Max launched his men’s style empire after that. Shoes. Watches. Body spray. Instagram stardom. They’re saying he has a deal for a Netflix show.
I flip the book over.
The entire back cover is Max’s face. It’s one of the more iconic pictures of him; he looks devastatingly handsome, but that’s not what’s special about it—it’s the way the shot captures his gaze, his ability to make you feel like he’s looking right into you and you alone, all sparkling, knowing humor. Like he knows all of your secrets because you trusted him for a little while, and he stomped all over your heart, and he’s just a little too proud of himself.
“Don’t worry, I didn’t buy it new,” Lizzie says, grabbing it from me. “No jerky billionaires were made richer in the acquisition of this book.”
“That’s not my question,” I say. “It’s more like, why is this thing even here?”
Lizzie smiles at Kelsey. “Because plans.”
“Did you ever actually read this thing?” Lizzie asks.
“Hell no,” I say. “Who would read it?”
“Not me.” Lizzie rips the back cover off the book, pulls an old dartboard from behind the couch, and tacks the picture on. Kelsey clears the wall of our mementos, my fun cross stitches and even the picture of my dream shoes, Louboutin Solibria pumps in starshine pink.
“You got me a game of darts.”
“On Max Hilton’s face,” she says, handing me the darts, which Kelsey has finally liberated.
“You shouldn’t have,” I say.
“Go, go, go!” Kelsey claps. “Dart therapy!” Her pretty dimples are in full flare.
I feel a little weird about it, but I throw. I get his cheek. My galpals clap. My next hits the board, wide of the picture. I still get applause. “I don’t know, you guys.”
I sink back down onto the couch. My friends take their turns, then it’s time for more beer. We leave the darts on his face. It was a sweet thought.
“It’s a good look on him,” Kelsey says.
“Doomed to serve my nemesis every day of my life for the foreseeable future,” I say. “Isn’t that one of the punishments they give Greek gods? I would honestly rather roll a boulder up a mountain or have birds tear at my flesh.”
“It really is as if he wants to punish you,” Kelsey muses. “And he’s found the most stunningly effective way to do it.”
“If you’re trying to cheer me up, it’s not working.”
Kelsey snorts and picks up Max’s book. “Over a million copies sold,” she reads. “A million suckers.” She starts flipping through. “Newsflash, losers: Max Hilton picks up girls because he looks like Max Hilton.

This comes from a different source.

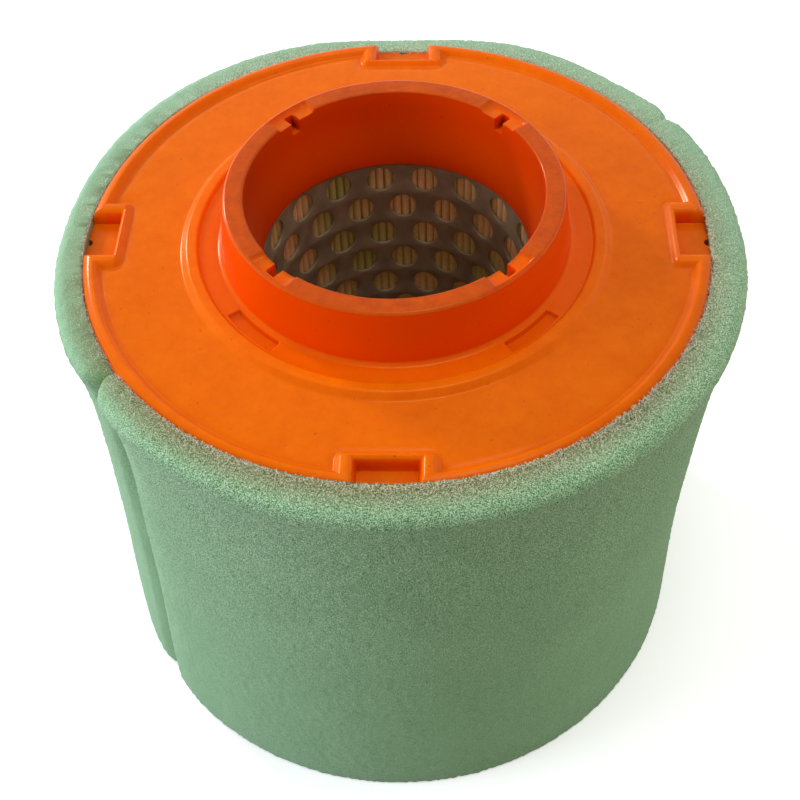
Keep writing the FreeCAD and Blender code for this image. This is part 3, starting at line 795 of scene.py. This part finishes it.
# ------------------------------------------------------------------ cut strands of the foam
# Where the sheet was cut to height, the cell walls are torn open and their fine ends stand up. They catch
# the light along the edge that lies against the orange rim, and their pale cream colour is a painted
# highlight of that light.

STRANDS = 24000
STRAND_LENGTH = 0.65 * mm
STRAND_THICKNESS = 0.085 * mm
STRAND_OVERHANG = 0.1 * mm
FRONT_OVERHANG = 0.35 * mm


def make_strands():
    rng = np.random.default_rng(21)
    turn = rng.uniform(-math.pi, math.pi, STRANDS)
    share = rng.beta(0.65, 2.2, STRANDS)
    pinch = weld_pinch(turn)
    edge = foam_edge(turn) - PINCH_DROP * pinch
    outer = foam_outline(turn, RIM_TOP - edge) - 0.55 * PINCH_DEPTH * pinch
    inner = CAP_EDGE - STRAND_OVERHANG - FRONT_OVERHANG * np.maximum(-np.sin(turn), 0)
    radius = inner + (outer - inner) * share
    z = edge - TOP_ROUND * (1 - np.sqrt(1 - ease(0.35, 1, share) ** 2 * 0.98)) - 0.05 * mm
    roots = np.c_[radius * np.cos(turn), radius * np.sin(turn), z]
    aim = rng.normal(0, 1, (STRANDS, 3))
    aim[:, 2] = np.abs(aim[:, 2]) * 0.8
    aim /= np.linalg.norm(aim, axis=1)[:, None]
    side = np.cross(aim, rng.normal(0, 1, (STRANDS, 3)))
    side /= np.linalg.norm(side, axis=1)[:, None]
    other = np.cross(aim, side)
    length = STRAND_LENGTH * rng.uniform(0.5, 1.2, (STRANDS, 1))
    length *= 1 - 0.6 * ease(0.45, 0.9, -np.cos(turn))[:, None]      # cut cleaner on the left
    middle = roots + aim * length * 0.45
    ring = [middle + (side * math.cos(t) + other * math.sin(t)) * STRAND_THICKNESS / 2
            for t in (0, 2 * math.pi / 3, 4 * math.pi / 3)]
    points = np.stack([roots, *ring, roots + aim * length], 1).reshape(-1, 3)
    faces = []
    for n in range(STRANDS):
        a = 5 * n
        for i, j in ((1, 2), (2, 3), (3, 1)):
            faces += [(a, a + j, a + i), (a + 4, a + i, a + j)]
    # painted highlight: pale cream in place of the foam's green, for the light the strands catch
    material = new_material("foam_strands", (0.92, 0.91, 0.70), 0.5)[0]
    return new_piece("sleeve_cut_strands", points, faces, material, 180)


strands = make_strands()
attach(strands, "pre_cleaner")

# ------------------------------------------------------------------ floor, light and camera
# A pale floor under soft light from above, with the camera looking down into the neck.

CAMERA_AZIMUTH = math.radians(-86.92)
CAMERA_TILT = math.radians(38.867)
CAMERA_ROLL = math.radians(-2.223)
CAMERA_REACH = 183.43 * mm
CAMERA_HEIGHT = 280.95 * mm
FOCAL_LENGTH = 59.85
FLOOR_SIZE = 6.0
FLOOR_GAP = 0.05 * mm
CAMERA_SHIFT = -0.0026875        # as a share of the view's width
SENSOR_WIDTH = 36.0


def sees_backdrop(tree):
    """1 for the rays that show the plain white surroundings, 0 for those that light the object."""
    path = add_node(tree, "ShaderNodeLightPath")
    either = add_node(tree, "ShaderNodeMath", {0: path.outputs["Is Camera Ray"],
                                               1: path.outputs["Is Glossy Ray"]}, operation="MAXIMUM")
    return add_node(tree, "ShaderNodeMath", {0: either.outputs[0], 1: path.outputs["Is Transmission Ray"]},
                    operation="MAXIMUM").outputs[0]


def add_floor():
    mesh = bpy.data.meshes.new("floor")
    s, z = FLOOR_SIZE / 2, -FLOOR_GAP
    mesh.from_pydata([(-s, -s, z), (s, -s, z), (s, s, z), (-s, s, z)], [], [(0, 1, 2, 3)])
    floor = bpy.data.objects.new("floor", mesh)
    bpy.context.scene.collection.objects.link(floor)
    material = bpy.data.materials.new("floor")
    material.use_nodes = True
    tree = material.node_tree
    tree.nodes.clear()
    seen = add_node(tree, "ShaderNodeBsdfDiffuse", {"Color": (1.0, 1.0, 1.0, 1.0)})
    glow = add_node(tree, "ShaderNodeEmission", {"Color": (1.0, 1.0, 1.0, 1.0), "Strength": 0.35})
    white = add_node(tree, "ShaderNodeAddShader", {0: seen.outputs[0], 1: glow.outputs[0]})
    dull = add_node(tree, "ShaderNodeBsdfDiffuse", {"Color": (0.36, 0.37, 0.26, 1.0)})
    mix = add_node(tree, "ShaderNodeMixShader",
                   {0: sees_backdrop(tree), 1: dull.outputs[0], 2: white.outputs[0]})
    add_node(tree, "ShaderNodeOutputMaterial", {"Surface": mix.outputs[0]})
    mesh.materials.append(material)


def light_world(strength):
    world = bpy.data.worlds.new("studio")
    bpy.context.scene.world = world
    world.use_nodes = True
    tree = world.node_tree
    tree.nodes.clear()
    soft = add_node(tree, "ShaderNodeBackground", {"Color": (1.0, 1.0, 0.93, 1.0), "Strength": strength})
    white = add_node(tree, "ShaderNodeBackground", {"Color": (1.0, 1.0, 1.0, 1.0), "Strength": 1.0})
    mix = add_node(tree, "ShaderNodeMixShader",
                   {0: sees_backdrop(tree), 1: soft.outputs[0], 2: white.outputs[0]})
    add_node(tree, "ShaderNodeOutputWorld", {"Surface": mix.outputs[0]})


def add_lamp(name, place, size, power, color=(1.0, 1.0, 1.0), shine=True):
    """A round lamp that faces the object. Without shine it leaves no reflection of itself."""
    lamp = bpy.data.lights.new(name, "AREA")
    lamp.color = color
    lamp.shape = "DISK"
    lamp.size = size
    lamp.energy = power
    holder = bpy.data.objects.new(name, lamp)
    holder.location = place
    holder.rotation_euler = Vector(place).to_track_quat("Z", "Y").to_euler()
    holder.visible_glossy = shine
    bpy.context.scene.collection.objects.link(holder)


def add_camera():
    data = bpy.data.cameras.new("camera")
    data.lens = FOCAL_LENGTH
    data.sensor_width = SENSOR_WIDTH
    data.shift_x = CAMERA_SHIFT
    camera = bpy.data.objects.new("camera", data)
    bpy.context.scene.collection.objects.link(camera)
    place = Vector((CAMERA_REACH * math.cos(CAMERA_AZIMUTH), CAMERA_REACH * math.sin(CAMERA_AZIMUTH),
                    CAMERA_HEIGHT))
    camera.matrix_world = (Matrix.Translation(place)
                           @ Matrix.Rotation(CAMERA_AZIMUTH + math.pi / 2, 4, "Z")
                           @ Matrix.Rotation(CAMERA_TILT, 4, "X") @ Matrix.Rotation(CAMERA_ROLL, 4, "Z"))
    bpy.context.scene.camera = camera


add_floor()
light_world(strength=0.31)
add_lamp("overhead", (0.1, -0.02, 1.0), size=0.5, power=3.5)
add_lamp("window", (-0.85, 0.75, 0.55), size=0.16, power=7.0)
add_lamp("left_fill", (-1.05, -0.22, 0.38), size=0.7, power=8.9, color=(0.86, 0.94, 1.1), shine=False)
add_lamp("right_fill", (1.1, -0.1, 0.35), size=0.8, power=3.0, color=(1.0, 0.97, 0.80), shine=False)
add_camera()
bpy.context.scene.view_settings.view_transform = "Standard"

Not because he has some golden rules.”
“I was thinking,” Lizzie says, “if you were truly insignificant to him, why would he bother making you deliver sandwiches? What if he needs you to do the delivery because you’re not insignificant?”
Such a weird idea. My chest buzzes with the strangeness of it.
“You never know,” she says.
“Spoken by a woman newly in love.” Lizzie is enjoying living with her man now. And she owns her own cookie bakery, so to say that she’s seeing the bright side of things is an understatement. She’s looking through a kaleidoscope of hearts and sugar frosting.
Kelsey’s unusually quiet. Her nose is buried in the book.
Lizzie informs me that today is National Square Dance Day. She describes how hard it was to make a cookie to commemorate that. Her cookie bakery specializes in cookies that are frosted to ironically commemorate holidays. “I ended up doing a woman with a really big skirt. I thought about an accordion, because chocolate—”
“Wait one minute,” Kelsey says. “No. No freaking way.”
“What?” I ask.
Her jaw is set hard. “Nathan used one of these pickup techniques on me. He worked Max’s system on me, and I fell for it.”
Lizzie’s eyes widen. She knows all about Kelsey’s cheating ex.
“Maybe it’s a coincidence,” I try.
“You were there! It was last fall at the Chiron Club. Remember how he wore the hat? And he told the funny, sweet story about the strange dog that got in his house?”
I sit up, not liking this. “The dog story was fake? It’s the only thing I liked about him.”
“It’s a script from this book! There are all these scripts of funny stories for men to tell in the back.”